━━ Source data
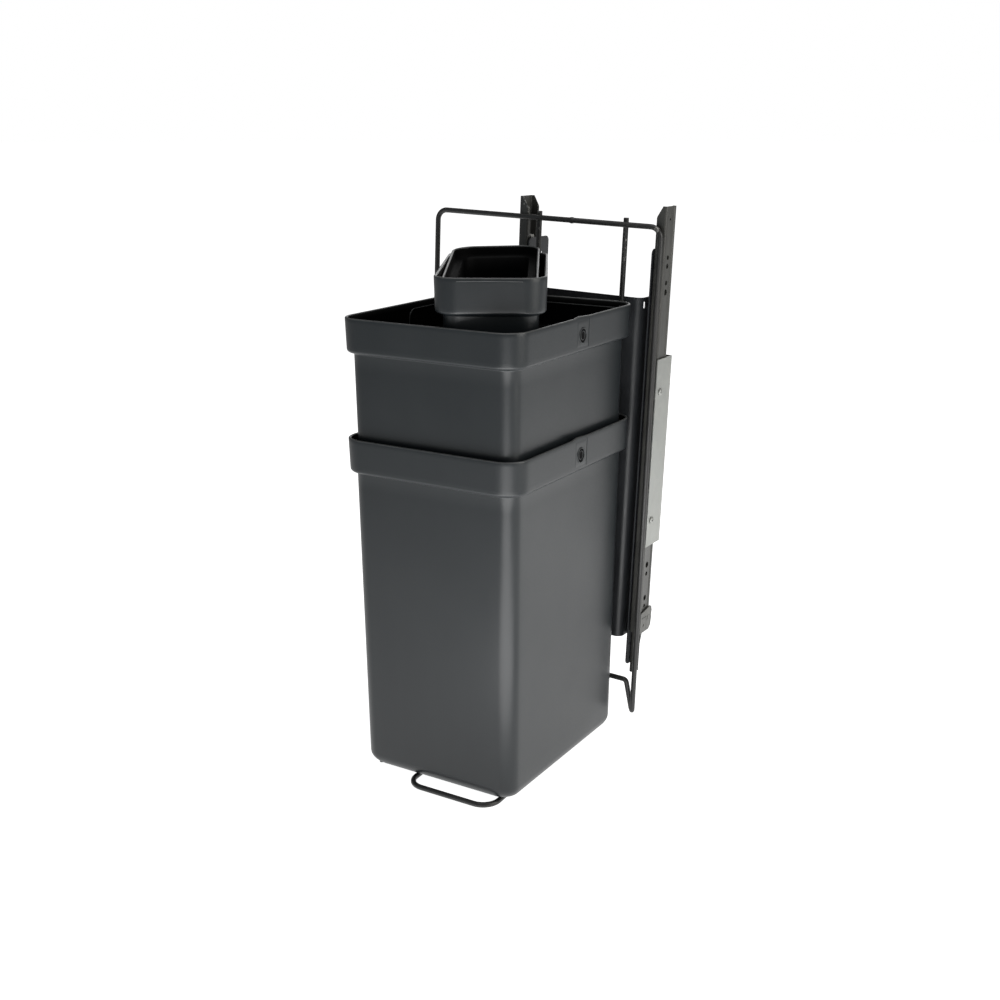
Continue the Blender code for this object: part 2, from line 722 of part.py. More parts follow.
def main():
    clear_scene()
    coll = make_collection("waste_sorting_pullout")
    tools = make_collection("cutters")
    mats = {
        "bin": material("bin_plastic", (0.045, 0.05, 0.055), 0.5, 0.0),
        "wire": material("wire_enamel", (0.05, 0.05, 0.052), 0.42, 0.3),
        "sheet": material("sheet_enamel", (0.035, 0.04, 0.048), 0.45, 0.3),
        "slide": material("slide_enamel", (0.06, 0.06, 0.055), 0.4, 0.6),
        "cage": material("cage_steel", (0.45, 0.45, 0.43), 0.35, 0.9),
        "stop": material("stop_plastic", (0.4, 0.4, 0.38), 0.5, 0.0),
        "zinc": material("zinc_plate", (0.52, 0.53, 0.51), 0.45, 0.8),
        "rivet": material("rivet_steel", (0.12, 0.12, 0.12), 0.4, 0.8),
    }
    build_bins(coll, tools, mats)
    build_frame(coll, tools, mats)


main()
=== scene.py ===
"""Looks of the pull-out waste sorting set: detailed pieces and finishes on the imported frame."""
import json
import math

import bmesh
import bpy
from mathutils import Matrix, Vector, noise


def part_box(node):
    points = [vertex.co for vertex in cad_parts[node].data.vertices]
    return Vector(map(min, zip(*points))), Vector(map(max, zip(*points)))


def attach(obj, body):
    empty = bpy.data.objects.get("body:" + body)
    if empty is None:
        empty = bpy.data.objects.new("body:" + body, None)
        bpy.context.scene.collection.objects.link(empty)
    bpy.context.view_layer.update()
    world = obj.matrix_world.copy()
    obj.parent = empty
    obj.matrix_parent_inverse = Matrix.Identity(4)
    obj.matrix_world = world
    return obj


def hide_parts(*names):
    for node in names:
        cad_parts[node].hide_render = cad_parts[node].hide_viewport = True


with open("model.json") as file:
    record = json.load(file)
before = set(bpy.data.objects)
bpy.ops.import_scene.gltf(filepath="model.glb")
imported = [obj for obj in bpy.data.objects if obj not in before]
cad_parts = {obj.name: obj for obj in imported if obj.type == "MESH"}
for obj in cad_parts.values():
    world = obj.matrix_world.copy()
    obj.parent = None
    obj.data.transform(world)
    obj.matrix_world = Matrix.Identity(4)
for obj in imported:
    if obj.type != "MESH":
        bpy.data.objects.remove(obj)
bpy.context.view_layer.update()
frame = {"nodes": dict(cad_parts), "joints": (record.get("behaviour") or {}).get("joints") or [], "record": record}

MM = 0.001
SIDES = (("left", -1), ("right", 1))

# Bins, in their own millimetres with the origin on the floor's middle. "collar" is the height of
# the rim band, "step" how far it stands out, "foot" the floor's edge radius, "bow" how far a wall
# draws in between its corners.
LARGE = {
    "width": 215.0, "depth": 261.0, "height": 376.0, "collar": 36.5, "step": 8.5, "corner": 25.0,
    "wall": 1.2, "taper": 4.0, "foot": 16.0, "base": 1.8, "bow": 0.25, "lip": 3.0,
}
SMALL = {
    "width": 111.0, "depth": 250.0, "height": 376.0, "collar": 36.5, "step": 8.5, "corner": 25.0,
    "wall": 1.5, "taper": 5.0, "foot": 14.0, "base": 2.0, "bow": 0.5, "lip": 3.0,
}
INSERT = {
    "width": 97.0, "depth": 230.0, "height": 190.0, "collar": 14.0, "step": 11.0, "corner": 26.0,
    "wall": 1.4, "taper": 4.5, "foot": 12.0, "base": 1.8, "bow": 0.3, "lip": 2.6,
}
LOOP_STEPS = (12, 44, 16)

# Degrees: turn of the small bin and its insert, and the insert's lean in the small bin
SMALL_TURN = 29.4
INSERT_TILT = 4.0
INSERT_ROLL = 1.4

# Details of a large bin: floor studs (x, y), collar pad with its ring, rim hump and inner ridge
STUDS = ((-83.0, -103.5), (68.0, -102.5), (-80.0, 101.0), (77.0, 101.0))
PAD_MIDDLE = 3.0
PAD_WIDTH = 26.0
PAD_DEPTH = 0.5
RING_STEPS = 48
HUMP_FROM = -16.0
HUMP_TOP = -5.0
HUMP_TO = 20.0
HUMP_RISE = 1.5
RIDGE_DROP = 7.6
RIDGE_FRONT = -4.0

# Slide frame in millimetres: u across, n towards the back, w along the slides. The first two
# give the foot flanges' middle, which the record's mounts carry.
FLANGE_N = 38.0
FLANGE_W = 338.0
WIRE = 3.0
SHEET = 1.5
RAIL = 1.2
SLIDE_MID = 13.0
BORE = 2.3
SCREW_N, SCREW_W = 9.5, (260.0, 410.5)
TRAY_RIVET_N, TRAY_RIVET_W = 31.5, (150.0, 480.0)
SLIDE_RIVET_W = (180.0, 510.0)
WEB_HOLES = (
    (153.5, 2.4), (163.5, 3.4), (193.5, 2.6), (204.5, 3.6), (521.0, 3.4), (531.5, 2.8),
    (549.5, 2.8), (559.0, 2.6), (600.0, 1.6),
)

# Camera in metres, degrees and millimetres, and the glow of the floor and the world
CAMERA_PLACE = (0.7714, -1.2364, 0.7118)
CAMERA_YAW = 31.43
CAMERA_PITCH = 16.21
CAMERA_LENS = 48.47
FLOOR_GLOW = 0.86
FLOOR_GLOW_FAR = 0.22
WORLD_GLOW = 0.13


def slide_matrix():
    """Carries slide-frame millimetres into world metres, from the record's mounts and slide axis."""
    mounts = {m["name"]: m for m in frame["record"]["mounts"]}
    joint = next(j for j in frame["joints"] if j["name"] == "right_slide")
    right = Vector(mounts["right_foot_flange"]["pos_m"])
    left = Vector(mounts["left_foot_flange"]["pos_m"])
    u = (right - left).normalized()
    w = Vector(joint["axis"]).normalized()
    n = w.cross(u).normalized()
    start = (right + left) / 2 - n * FLANGE_N * MM - w * FLANGE_W * MM
    turn = Matrix((u * MM, n * MM, w * MM)).transposed().to_4x4()
    return Matrix.Translation(start) @ turn


SLIDES = slide_matrix()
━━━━
Problem to work on |
Restate every line of the data word for word.

The solution |
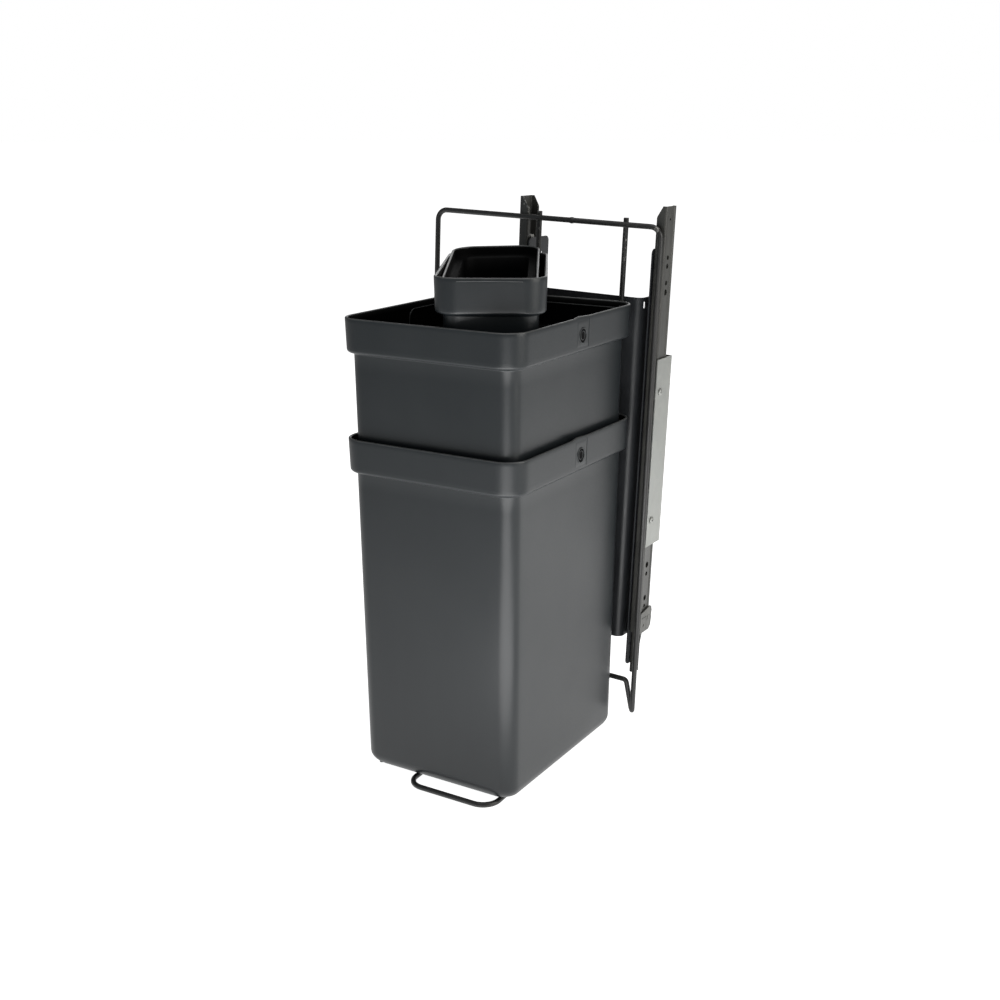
Continue the Blender code for this object: part 2, from line 722 of part.py. More parts follow.
def main():
    clear_scene()
    coll = make_collection("waste_sorting_pullout")
    tools = make_collection("cutters")
    mats = {
        "bin": material("bin_plastic", (0.045, 0.05, 0.055), 0.5, 0.0),
        "wire": material("wire_enamel", (0.05, 0.05, 0.052), 0.42, 0.3),
        "sheet": material("sheet_enamel", (0.035, 0.04, 0.048), 0.45, 0.3),
        "slide": material("slide_enamel", (0.06, 0.06, 0.055), 0.4, 0.6),
        "cage": material("cage_steel", (0.45, 0.45, 0.43), 0.35, 0.9),
        "stop": material("stop_plastic", (0.4, 0.4, 0.38), 0.5, 0.0),
        "zinc": material("zinc_plate", (0.52, 0.53, 0.51), 0.45, 0.8),
        "rivet": material("rivet_steel", (0.12, 0.12, 0.12), 0.4, 0.8),
    }
    build_bins(coll, tools, mats)
    build_frame(coll, tools, mats)


main()
=== scene.py ===
"""Looks of the pull-out waste sorting set: detailed pieces and finishes on the imported frame."""
import json
import math

import bmesh
import bpy
from mathutils import Matrix, Vector, noise


def part_box(node):
    points = [vertex.co for vertex in cad_parts[node].data.vertices]
    return Vector(map(min, zip(*points))), Vector(map(max, zip(*points)))


def attach(obj, body):
    empty = bpy.data.objects.get("body:" + body)
    if empty is None:
        empty = bpy.data.objects.new("body:" + body, None)
        bpy.context.scene.collection.objects.link(empty)
    bpy.context.view_layer.update()
    world = obj.matrix_world.copy()
    obj.parent = empty
    obj.matrix_parent_inverse = Matrix.Identity(4)
    obj.matrix_world = world
    return obj


def hide_parts(*names):
    for node in names:
        cad_parts[node].hide_render = cad_parts[node].hide_viewport = True


with open("model.json") as file:
    record = json.load(file)
before = set(bpy.data.objects)
bpy.ops.import_scene.gltf(filepath="model.glb")
imported = [obj for obj in bpy.data.objects if obj not in before]
cad_parts = {obj.name: obj for obj in imported if obj.type == "MESH"}
for obj in cad_parts.values():
    world = obj.matrix_world.copy()
    obj.parent = None
    obj.data.transform(world)
    obj.matrix_world = Matrix.Identity(4)
for obj in imported:
    if obj.type != "MESH":
        bpy.data.objects.remove(obj)
bpy.context.view_layer.update()
frame = {"nodes": dict(cad_parts), "joints": (record.get("behaviour") or {}).get("joints") or [], "record": record}

MM = 0.001
SIDES = (("left", -1), ("right", 1))

# Bins, in their own millimetres with the origin on the floor's middle. "collar" is the height of
# the rim band, "step" how far it stands out, "foot" the floor's edge radius, "bow" how far a wall
# draws in between its corners.
LARGE = {
    "width": 215.0, "depth": 261.0, "height": 376.0, "collar": 36.5, "step": 8.5, "corner": 25.0,
    "wall": 1.2, "taper": 4.0, "foot": 16.0, "base": 1.8, "bow": 0.25, "lip": 3.0,
}
SMALL = {
    "width": 111.0, "depth": 250.0, "height": 376.0, "collar": 36.5, "step": 8.5, "corner": 25.0,
    "wall": 1.5, "taper": 5.0, "foot": 14.0, "base": 2.0, "bow": 0.5, "lip": 3.0,
}
INSERT = {
    "width": 97.0, "depth": 230.0, "height": 190.0, "collar": 14.0, "step": 11.0, "corner": 26.0,
    "wall": 1.4, "taper": 4.5, "foot": 12.0, "base": 1.8, "bow": 0.3, "lip": 2.6,
}
LOOP_STEPS = (12, 44, 16)

# Degrees: turn of the small bin and its insert, and the insert's lean in the small bin
SMALL_TURN = 29.4
INSERT_TILT = 4.0
INSERT_ROLL = 1.4

# Details of a large bin: floor studs (x, y), collar pad with its ring, rim hump and inner ridge
STUDS = ((-83.0, -103.5), (68.0, -102.5), (-80.0, 101.0), (77.0, 101.0))
PAD_MIDDLE = 3.0
PAD_WIDTH = 26.0
PAD_DEPTH = 0.5
RING_STEPS = 48
HUMP_FROM = -16.0
HUMP_TOP = -5.0
HUMP_TO = 20.0
HUMP_RISE = 1.5
RIDGE_DROP = 7.6
RIDGE_FRONT = -4.0

# Slide frame in millimetres: u across, n towards the back, w along the slides. The first two
# give the foot flanges' middle, which the record's mounts carry.
FLANGE_N = 38.0
FLANGE_W = 338.0
WIRE = 3.0
SHEET = 1.5
RAIL = 1.2
SLIDE_MID = 13.0
BORE = 2.3
SCREW_N, SCREW_W = 9.5, (260.0, 410.5)
TRAY_RIVET_N, TRAY_RIVET_W = 31.5, (150.0, 480.0)
SLIDE_RIVET_W = (180.0, 510.0)
WEB_HOLES = (
    (153.5, 2.4), (163.5, 3.4), (193.5, 2.6), (204.5, 3.6), (521.0, 3.4), (531.5, 2.8),
    (549.5, 2.8), (559.0, 2.6), (600.0, 1.6),
)

# Camera in metres, degrees and millimetres, and the glow of the floor and the world
CAMERA_PLACE = (0.7714, -1.2364, 0.7118)
CAMERA_YAW = 31.43
CAMERA_PITCH = 16.21
CAMERA_LENS = 48.47
FLOOR_GLOW = 0.86
FLOOR_GLOW_FAR = 0.22
WORLD_GLOW = 0.13


def slide_matrix():
    """Carries slide-frame millimetres into world metres, from the record's mounts and slide axis."""
    mounts = {m["name"]: m for m in frame["record"]["mounts"]}
    joint = next(j for j in frame["joints"] if j["name"] == "right_slide")
    right = Vector(mounts["right_foot_flange"]["pos_m"])
    left = Vector(mounts["left_foot_flange"]["pos_m"])
    u = (right - left).normalized()
    w = Vector(joint["axis"]).normalized()
    n = w.cross(u).normalized()
    start = (right + left) / 2 - n * FLANGE_N * MM - w * FLANGE_W * MM
    turn = Matrix((u * MM, n * MM, w * MM)).transposed().to_4x4()
    return Matrix.Translation(start) @ turn


SLIDES = slide_matrix()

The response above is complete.